Image of cooked potato wedges

Image of cooked pies in the tin

24 thoughts on “Fast Food #2: Beef and Onion Pies

  1. Such a good idea to use a muffin tray – I wouldn’t have thought of that. And I like the fact you made proper pies – with a pastry top AND bottom.

  2. Thanks Will – I think to qualify as fast food you have to be able to eat it in your hand so wraparound pastry is a must. The muffin tins work a treat – a perfect one-portion serving (although it’s perfectly acceptable to eat two!)

  3. Lovely looking pies. Just the right size to slip into my pocket and bring along to a rugby match. Mmmm delicious half time feast to have with a little nip from a hip flask. (Am I getting old?).

  4. The industrial ones have meat in them too, otherwise they’d be sued. There are standardly two lumps, hidden away somewhere, usually behind some gristle, and visible with judicious use of an electron microscope. The ones you are advocating here let the side down quite badly: juicy meat (loads of it), flaky, yummy pastry, bags of flavour and seasoning. Have you no shame???
    (Don’t tell anyone, but we’ll give this a go over the weekend, it looks so yummy)

    • Has anyone ever told you you are a Very Nice Man?

      Thank you for the kind words and if you really do have a go at the beef pie, pls let me know how you get on.

      Linda x

      • The filling is made (not leftovers, I’m afraid – stewing steak from scratch) and is chilling in the fridge till tomorrow when I shall make the pie itself. I shall report further after the tasting. It was kinda fun this morning (Rosemary was away, helping at one of the shops at Alder Carr): cooking everything off, Bryn Terfel (almost called him Yul Brynner!) belting out White Christmas, it kinda put me in the mood …

        Your recipe says brush with egg or milk: which do you think gives the better golden brown?

      • Wow, well done you! You’ll have to call them Bryn Terfel Pies – I was going to make a joke about flogging them for a tenor apiece then remembered he isn’t…

        I think egg wash gives a better glaze but if you don’t want to sacrifice a whole egg (such extravagance) then a brush over with milk is fine.

      • Terfel Pies they are, then. And they’ll have to sell for lower than a tenor apiece, won’t they?

      • Yes but I’m sure you’ll soon build up a big enough fan bass to make it all worthwhile.
        (And if you can get baritone into a pun I’ll bake you a cake.)

      • If a baritone isn’t a beer barrel of a given size … then I admit defeat. Anyway, the pie is in the oven right now, coming up a beautiful golden brown – but I’ve given it 45 mins as it’s a bigger pie rather than Terfel Pies. We’re getting jolly hungry … Report on the flavour shortly.

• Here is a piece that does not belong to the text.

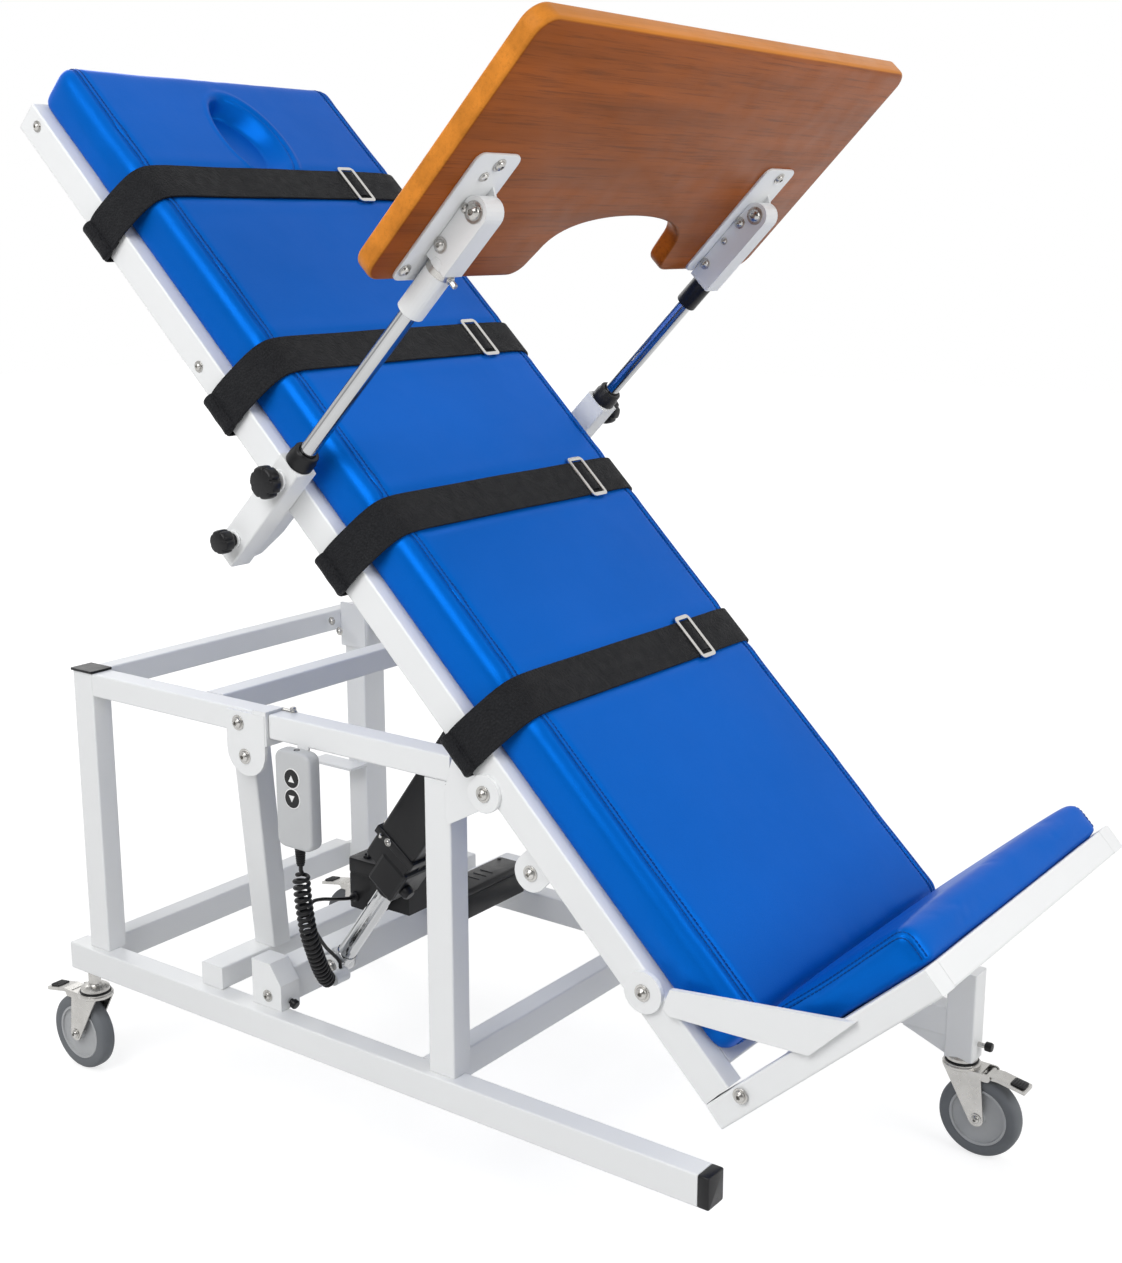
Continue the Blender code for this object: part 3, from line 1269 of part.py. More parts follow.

      • The consensus here is something like 9 out of 10. Rosemary gave it 10 because she hadn’t cooked it, I give it 8 because I ‘over-browned’ the steak in the frying pan and it was less tender than it should have been. But everything else went, I thought, very well. Flavour was yum, but the real star of the show was the pastry. Regret I had no hand in that, because I got pre-rolled from Tesco’s own, and it was so easy to use and came up so well; even the bottom sheet wasn’t soggy! So the only problem was me, but everything else went like a dream and it was seriously good. Thank you so much for suggesting it and giving us the low-down.

        What a blog this is!! (I’ve never played on a blog before … please be gentle with me …)

      • I’m so pleased it worked out for you! Thanks for having a crack at it.

        Top marks to you for trying it and for posting your comments – you get 10/10, a gold star and you can be milk monitor all next week ….

      • Oh, Miss ….. not milk monitor again! Can’t I be rugby boots monitor this time? Pleeeease?